** EXERCISE INSTRUCTIONS **
Your task is to print all of the data word for word.

[Start]

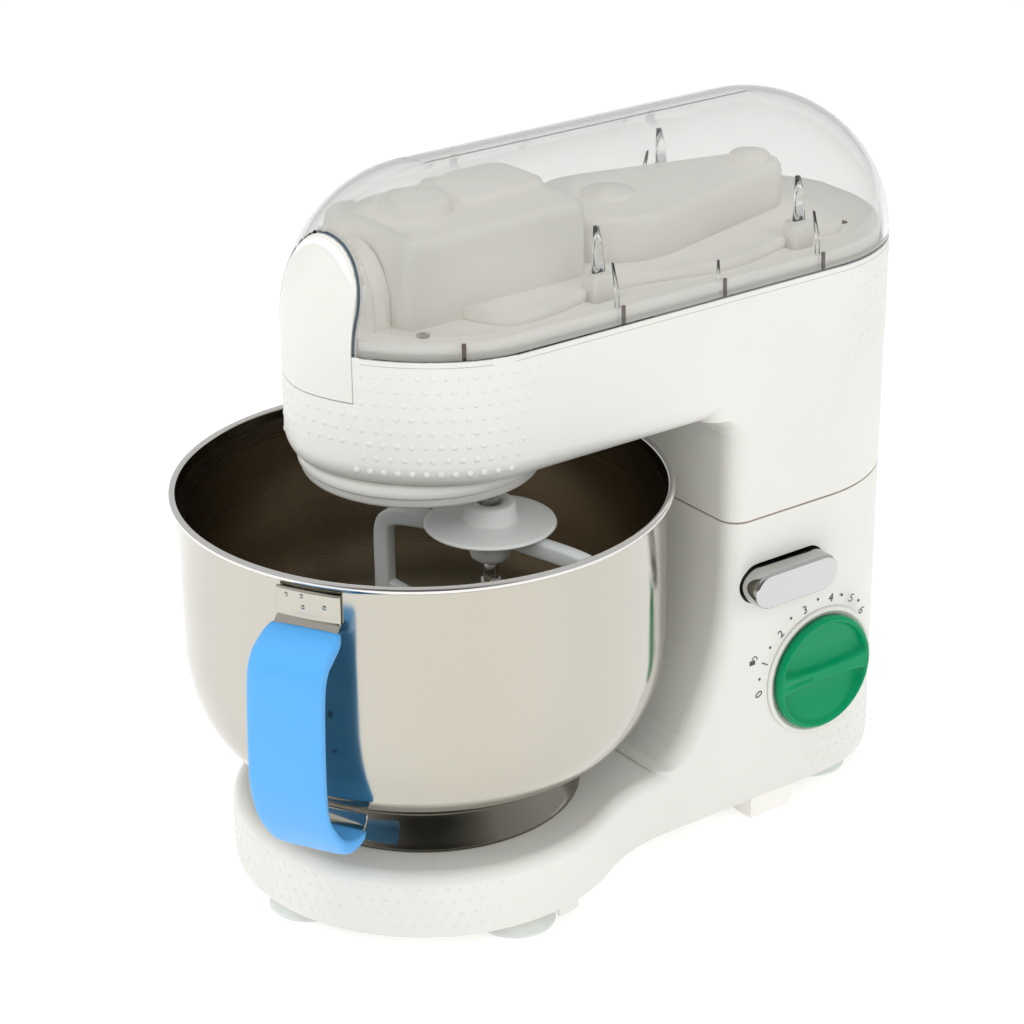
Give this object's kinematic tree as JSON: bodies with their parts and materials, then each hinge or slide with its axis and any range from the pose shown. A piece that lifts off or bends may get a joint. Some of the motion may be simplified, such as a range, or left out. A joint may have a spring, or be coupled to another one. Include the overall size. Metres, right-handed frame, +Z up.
{
  "type": "stand mixer",
  "caption": "Stand mixer with a tilting head, planetary flat beater, clear top cover, speed dial and a steel bowl with a side handle.",
  "frame": {"origin": "middle of the footprint on the table, at the underside of the feet", "axes": "+Z up, -Y towards the nose of the head, +X towards the speed dial"},
  "size_m": [0.2274, 0.3843, 0.3426],
  "materials": {
    "white_plastic": "satin warm white moulded ABS",
    "cover_clear": "clear polished polycarbonate",
    "inner_white": "matt white moulded plastic",
    "green": "satin green plastic",
    "chrome": "bright chrome plating",
    "bowl_steel": "polished stainless steel, brushed inside",
    "steel": "plain machined steel",
    "spring_steel": "hard drawn spring wire",
    "blue_grip": "soft satin light blue grip plastic",
    "beater_grey": "light grey non-stick coating on cast aluminium",
    "splash_grey": "light grey moulded plastic",
    "foot_rubber": "translucent greenish grey soft rubber",
    "gear_nylon": "natural nylon",
    "gear_steel": "sintered steel",
    "copper_stack": "laminated steel stack with varnished windings",
    "aluminium": "die-cast aluminium",
    "belt_rubber": "black drive belt",
    "board": "glass-epoxy board with parts",
    "dark_plastic": "black switch housing",
    "grommet": "light grey grommet"
  },
  "bodies": {
    "base": {"lower_housing": "white_plastic", "bottom_cover": "inner_white", "suction_feet": "foot_rubber", "foot_screws": "steel", "housing_screws": "steel", "bowl_seat": "inner_white", "seat_screws": "steel", "column_deck": "inner_white", "hinge_bracket": "steel", "hinge_pin": "steel", "button_guide": "inner_white", "button_spring": "spring_steel", "dial_bezel": "white_plastic", "speed_switch": "dark_plastic", "control_board": "board", "cord_inlet": "grommet"},
    "release": {"release_button": "chrome", "latch_bolt": "steel"},
    "dial": {"speed_dial": "green", "dial_shaft": "steel"},
    "bowl_group": {"bowl": "bowl_steel", "bowl_foot_ring": "bowl_steel", "handle_strap": "bowl_steel", "handle_grip": "blue_grip"},
    "head": {"head_shell": "white_plastic", "clear_cover": "cover_clear", "outlet_frame": "inner_white", "inner_tray": "inner_white", "tray_screws": "steel", "gear_tower": "inner_white", "belt_cover": "inner_white", "drive_belt": "belt_rubber", "gear_plate": "aluminium", "motor_plate": "aluminium", "motor_stator": "copper_stack", "latch_keeper": "steel", "ring_gear": "gear_steel"},
    "carrier": {"planet_hub": "white_plastic", "planet_shaft": "steel", "main_gear": "gear_nylon"},
    "beater": {"beater_pinion": "gear_steel", "beater_shaft": "steel", "splash_disc": "splash_grey", "flat_beater": "beater_grey", "beater_pin": "steel"},
    "cluster": {"cluster_gear": "gear_nylon"},
    "pulley": {"large_pulley": "gear_nylon", "pulley_shaft": "gear_steel"},
    "rotor": {"motor_pulley": "aluminium", "motor_shaft": "steel", "motor_rotor": "copper_stack", "cooling_fan": "dark_plastic"},
    "outlet": {"outlet_shaft": "steel"},
    "cap": {"front_cap": "white_plastic"}
  },
  "joints": [
    {"name": "head_tilt", "type": "hinge", "parent": "base", "child": "head", "pos_m": [0, 0.1635, 0.1945], "axis": [-1, 0, 0], "range_deg": [0, 35]},
    {"name": "release_press", "type": "slide", "parent": "base", "child": "release", "axis": [-1, 0, 0], "range_m": [0, 0.006], "stiffness_N_per_m": 400, "deforming": ["button_spring"]},
    {"name": "dial_turn", "type": "hinge", "parent": "base", "child": "dial", "pos_m": [0.0684, 0.12, 0.0705], "axis": [-1, 0, 0], "range_deg": [0, 147]},
    {"name": "bowl_twist", "type": "hinge", "parent": "base", "child": "bowl_group", "pos_m": [0, -0.0625, 0.044], "axis": [0, 0, 1], "range_deg": [0, 25]},
    {"name": "carrier_spin", "type": "hinge", "parent": "head", "child": "carrier", "pos_m": [0, -0.0625, 0.21], "axis": [0, 0, 1], "continuous": true},
    {"name": "beater_spin", "type": "hinge", "parent": "carrier", "child": "beater", "pos_m": [0.02707, -0.04451, 0.19], "axis": [0, 0, 1], "continuous": true},
    {"name": "cluster_spin", "type": "hinge", "parent": "head", "child": "cluster", "pos_m": [0, -0.00075, 0.25], "axis": [0, 0, 1], "continuous": true},
    {"name": "pulley_spin", "type": "hinge", "parent": "head", "child": "pulley", "pos_m": [0, 0.0415, 0.27], "axis": [0, 0, 1], "continuous": true},
    {"name": "rotor_spin", "type": "hinge", "parent": "head", "child": "rotor", "pos_m": [0, 0.1255, 0.22], "axis": [0, 0, 1], "continuous": true},
    {"name": "outlet_spin", "type": "hinge", "parent": "head", "child": "outlet", "pos_m": [0, -0.0925, 0.292], "axis": [0, -1, 0], "continuous": true},
    {"name": "cap_pull", "type": "slide", "parent": "head", "child": "cap", "axis": [0, -1, 0], "range_m": [0, 0.05]}
  ],
  "couplings": [
    {"joint": "beater_spin", "follows": "carrier_spin", "ratio": -2.6667},
    {"joint": "cluster_spin", "follows": "carrier_spin", "ratio": -3.75},
    {"joint": "pulley_spin", "follows": "carrier_spin", "ratio": 12.5},
    {"joint": "rotor_spin", "follows": "carrier_spin", "ratio": 41.667},
    {"joint": "outlet_spin", "follows": "carrier_spin", "ratio": 1}
  ]
}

[End]

** EXERCISE ANSWER **
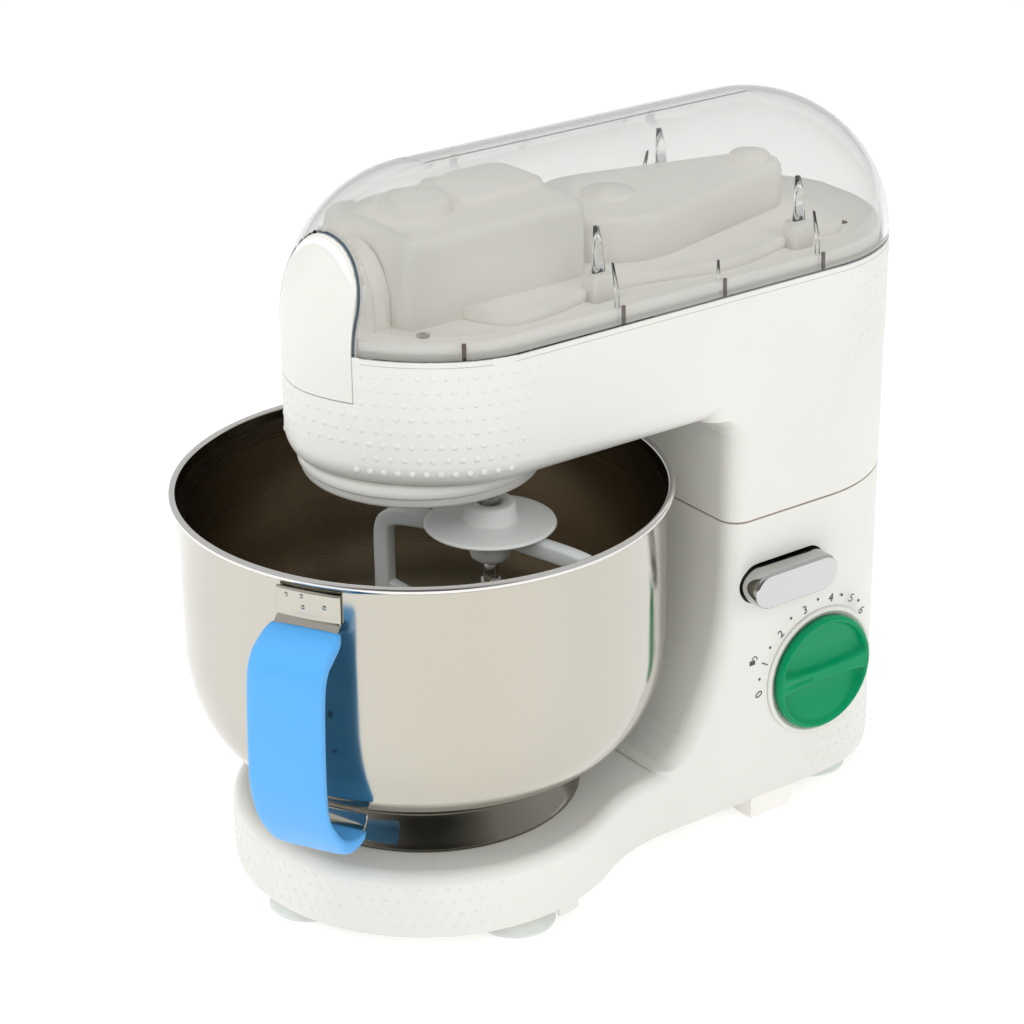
Give this object's kinematic tree as JSON: bodies with their parts and materials, then each hinge or slide with its axis and any range from the pose shown. A piece that lifts off or bends may get a joint. Some of the motion may be simplified, such as a range, or left out. A joint may have a spring, or be coupled to another one. Include the overall size. Metres, right-handed frame, +Z up.
{
  "type": "stand mixer",
  "caption": "Stand mixer with a tilting head, planetary flat beater, clear top cover, speed dial and a steel bowl with a side handle.",
  "frame": {"origin": "middle of the footprint on the table, at the underside of the feet", "axes": "+Z up, -Y towards the nose of the head, +X towards the speed dial"},
  "size_m": [0.2274, 0.3843, 0.3426],
  "materials": {
    "white_plastic": "satin warm white moulded ABS",
    "cover_clear": "clear polished polycarbonate",
    "inner_white": "matt white moulded plastic",
    "green": "satin green plastic",
    "chrome": "bright chrome plating",
    "bowl_steel": "polished stainless steel, brushed inside",
    "steel": "plain machined steel",
    "spring_steel": "hard drawn spring wire",
    "blue_grip": "soft satin light blue grip plastic",
    "beater_grey": "light grey non-stick coating on cast aluminium",
    "splash_grey": "light grey moulded plastic",
    "foot_rubber": "translucent greenish grey soft rubber",
    "gear_nylon": "natural nylon",
    "gear_steel": "sintered steel",
    "copper_stack": "laminated steel stack with varnished windings",
    "aluminium": "die-cast aluminium",
    "belt_rubber": "black drive belt",
    "board": "glass-epoxy board with parts",
    "dark_plastic": "black switch housing",
    "grommet": "light grey grommet"
  },
  "bodies": {
    "base": {"lower_housing": "white_plastic", "bottom_cover": "inner_white", "suction_feet": "foot_rubber", "foot_screws": "steel", "housing_screws": "steel", "bowl_seat": "inner_white", "seat_screws": "steel", "column_deck": "inner_white", "hinge_bracket": "steel", "hinge_pin": "steel", "button_guide": "inner_white", "button_spring": "spring_steel", "dial_bezel": "white_plastic", "speed_switch": "dark_plastic", "control_board": "board", "cord_inlet": "grommet"},
    "release": {"release_button": "chrome", "latch_bolt": "steel"},
    "dial": {"speed_dial": "green", "dial_shaft": "steel"},
    "bowl_group": {"bowl": "bowl_steel", "bowl_foot_ring": "bowl_steel", "handle_strap": "bowl_steel", "handle_grip": "blue_grip"},
    "head": {"head_shell": "white_plastic", "clear_cover": "cover_clear", "outlet_frame": "inner_white", "inner_tray": "inner_white", "tray_screws": "steel", "gear_tower": "inner_white", "belt_cover": "inner_white", "drive_belt": "belt_rubber", "gear_plate": "aluminium", "motor_plate": "aluminium", "motor_stator": "copper_stack", "latch_keeper": "steel", "ring_gear": "gear_steel"},
    "carrier": {"planet_hub": "white_plastic", "planet_shaft": "steel", "main_gear": "gear_nylon"},
    "beater": {"beater_pinion": "gear_steel", "beater_shaft": "steel", "splash_disc": "splash_grey", "flat_beater": "beater_grey", "beater_pin": "steel"},
    "cluster": {"cluster_gear": "gear_nylon"},
    "pulley": {"large_pulley": "gear_nylon", "pulley_shaft": "gear_steel"},
    "rotor": {"motor_pulley": "aluminium", "motor_shaft": "steel", "motor_rotor": "copper_stack", "cooling_fan": "dark_plastic"},
    "outlet": {"outlet_shaft": "steel"},
    "cap": {"front_cap": "white_plastic"}
  },
  "joints": [
    {"name": "head_tilt", "type": "hinge", "parent": "base", "child": "head", "pos_m": [0, 0.1635, 0.1945], "axis": [-1, 0, 0], "range_deg": [0, 35]},
    {"name": "release_press", "type": "slide", "parent": "base", "child": "release", "axis": [-1, 0, 0], "range_m": [0, 0.006], "stiffness_N_per_m": 400, "deforming": ["button_spring"]},
    {"name": "dial_turn", "type": "hinge", "parent": "base", "child": "dial", "pos_m": [0.0684, 0.12, 0.0705], "axis": [-1, 0, 0], "range_deg": [0, 147]},
    {"name": "bowl_twist", "type": "hinge", "parent": "base", "child": "bowl_group", "pos_m": [0, -0.0625, 0.044], "axis": [0, 0, 1], "range_deg": [0, 25]},
    {"name": "carrier_spin", "type": "hinge", "parent": "head", "child": "carrier", "pos_m": [0, -0.0625, 0.21], "axis": [0, 0, 1], "continuous": true},
    {"name": "beater_spin", "type": "hinge", "parent": "carrier", "child": "beater", "pos_m": [0.02707, -0.04451, 0.19], "axis": [0, 0, 1], "continuous": true},
    {"name": "cluster_spin", "type": "hinge", "parent": "head", "child": "cluster", "pos_m": [0, -0.00075, 0.25], "axis": [0, 0, 1], "continuous": true},
    {"name": "pulley_spin", "type": "hinge", "parent": "head", "child": "pulley", "pos_m": [0, 0.0415, 0.27], "axis": [0, 0, 1], "continuous": true},
    {"name": "rotor_spin", "type": "hinge", "parent": "head", "child": "rotor", "pos_m": [0, 0.1255, 0.22], "axis": [0, 0, 1], "continuous": true},
    {"name": "outlet_spin", "type": "hinge", "parent": "head", "child": "outlet", "pos_m": [0, -0.0925, 0.292], "axis": [0, -1, 0], "continuous": true},
    {"name": "cap_pull", "type": "slide", "parent": "head", "child": "cap", "axis": [0, -1, 0], "range_m": [0, 0.05]}
  ],
  "couplings": [
    {"joint": "beater_spin", "follows": "carrier_spin", "ratio": -2.6667},
    {"joint": "cluster_spin", "follows": "carrier_spin", "ratio": -3.75},
    {"joint": "pulley_spin", "follows": "carrier_spin", "ratio": 12.5},
    {"joint": "rotor_spin", "follows": "carrier_spin", "ratio": 41.667},
    {"joint": "outlet_spin", "follows": "carrier_spin", "ratio": 1}
  ]
}